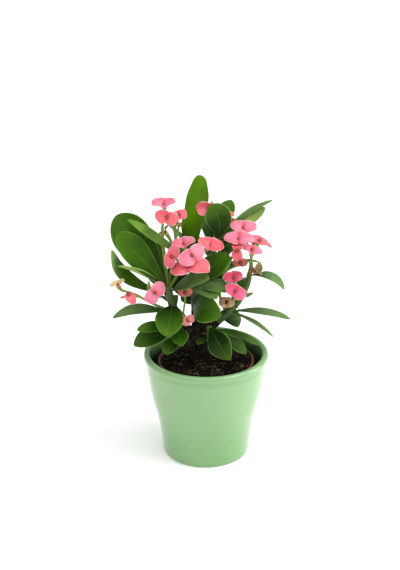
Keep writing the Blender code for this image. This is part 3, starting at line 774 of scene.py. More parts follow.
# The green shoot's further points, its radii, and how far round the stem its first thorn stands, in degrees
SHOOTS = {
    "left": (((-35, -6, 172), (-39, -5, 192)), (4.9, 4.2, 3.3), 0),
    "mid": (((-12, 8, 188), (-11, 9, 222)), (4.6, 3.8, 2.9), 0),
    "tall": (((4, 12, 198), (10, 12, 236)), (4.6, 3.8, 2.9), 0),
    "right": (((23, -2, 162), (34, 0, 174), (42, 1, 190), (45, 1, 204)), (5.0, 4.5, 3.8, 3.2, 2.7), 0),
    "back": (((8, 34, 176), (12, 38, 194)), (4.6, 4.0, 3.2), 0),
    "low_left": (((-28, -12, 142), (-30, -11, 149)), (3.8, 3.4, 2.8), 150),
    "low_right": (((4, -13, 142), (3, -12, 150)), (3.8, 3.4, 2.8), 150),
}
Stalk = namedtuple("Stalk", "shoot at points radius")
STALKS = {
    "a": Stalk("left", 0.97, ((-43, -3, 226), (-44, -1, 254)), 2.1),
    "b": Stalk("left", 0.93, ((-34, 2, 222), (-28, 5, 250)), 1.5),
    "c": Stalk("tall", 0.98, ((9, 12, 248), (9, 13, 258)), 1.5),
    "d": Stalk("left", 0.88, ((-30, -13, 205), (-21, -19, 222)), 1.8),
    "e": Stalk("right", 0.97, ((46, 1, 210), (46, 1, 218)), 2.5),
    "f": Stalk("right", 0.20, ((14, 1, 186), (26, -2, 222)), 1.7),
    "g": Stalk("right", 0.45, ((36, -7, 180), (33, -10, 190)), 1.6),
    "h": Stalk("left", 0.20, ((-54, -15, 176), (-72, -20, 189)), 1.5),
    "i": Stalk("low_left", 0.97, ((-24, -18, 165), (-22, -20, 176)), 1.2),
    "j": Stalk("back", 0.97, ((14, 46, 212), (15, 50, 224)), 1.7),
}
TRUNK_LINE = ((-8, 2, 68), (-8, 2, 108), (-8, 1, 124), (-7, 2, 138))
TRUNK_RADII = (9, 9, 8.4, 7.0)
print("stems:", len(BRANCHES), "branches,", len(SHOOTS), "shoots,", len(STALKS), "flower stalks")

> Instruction
Extract all lines as given.

> Solution below
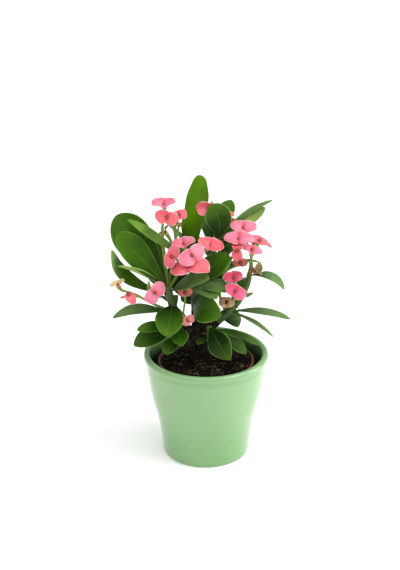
Keep writing the Blender code for this image. This is part 3, starting at line 774 of scene.py. More parts follow.
# The green shoot's further points, its radii, and how far round the stem its first thorn stands, in degrees
SHOOTS = {
    "left": (((-35, -6, 172), (-39, -5, 192)), (4.9, 4.2, 3.3), 0),
    "mid": (((-12, 8, 188), (-11, 9, 222)), (4.6, 3.8, 2.9), 0),
    "tall": (((4, 12, 198), (10, 12, 236)), (4.6, 3.8, 2.9), 0),
    "right": (((23, -2, 162), (34, 0, 174), (42, 1, 190), (45, 1, 204)), (5.0, 4.5, 3.8, 3.2, 2.7), 0),
    "back": (((8, 34, 176), (12, 38, 194)), (4.6, 4.0, 3.2), 0),
    "low_left": (((-28, -12, 142), (-30, -11, 149)), (3.8, 3.4, 2.8), 150),
    "low_right": (((4, -13, 142), (3, -12, 150)), (3.8, 3.4, 2.8), 150),
}
Stalk = namedtuple("Stalk", "shoot at points radius")
STALKS = {
    "a": Stalk("left", 0.97, ((-43, -3, 226), (-44, -1, 254)), 2.1),
    "b": Stalk("left", 0.93, ((-34, 2, 222), (-28, 5, 250)), 1.5),
    "c": Stalk("tall", 0.98, ((9, 12, 248), (9, 13, 258)), 1.5),
    "d": Stalk("left", 0.88, ((-30, -13, 205), (-21, -19, 222)), 1.8),
    "e": Stalk("right", 0.97, ((46, 1, 210), (46, 1, 218)), 2.5),
    "f": Stalk("right", 0.20, ((14, 1, 186), (26, -2, 222)), 1.7),
    "g": Stalk("right", 0.45, ((36, -7, 180), (33, -10, 190)), 1.6),
    "h": Stalk("left", 0.20, ((-54, -15, 176), (-72, -20, 189)), 1.5),
    "i": Stalk("low_left", 0.97, ((-24, -18, 165), (-22, -20, 176)), 1.2),
    "j": Stalk("back", 0.97, ((14, 46, 212), (15, 50, 224)), 1.7),
}
TRUNK_LINE = ((-8, 2, 68), (-8, 2, 108), (-8, 1, 124), (-7, 2, 138))
TRUNK_RADII = (9, 9, 8.4, 7.0)
print("stems:", len(BRANCHES), "branches,", len(SHOOTS), "shoots,", len(STALKS), "flower stalks")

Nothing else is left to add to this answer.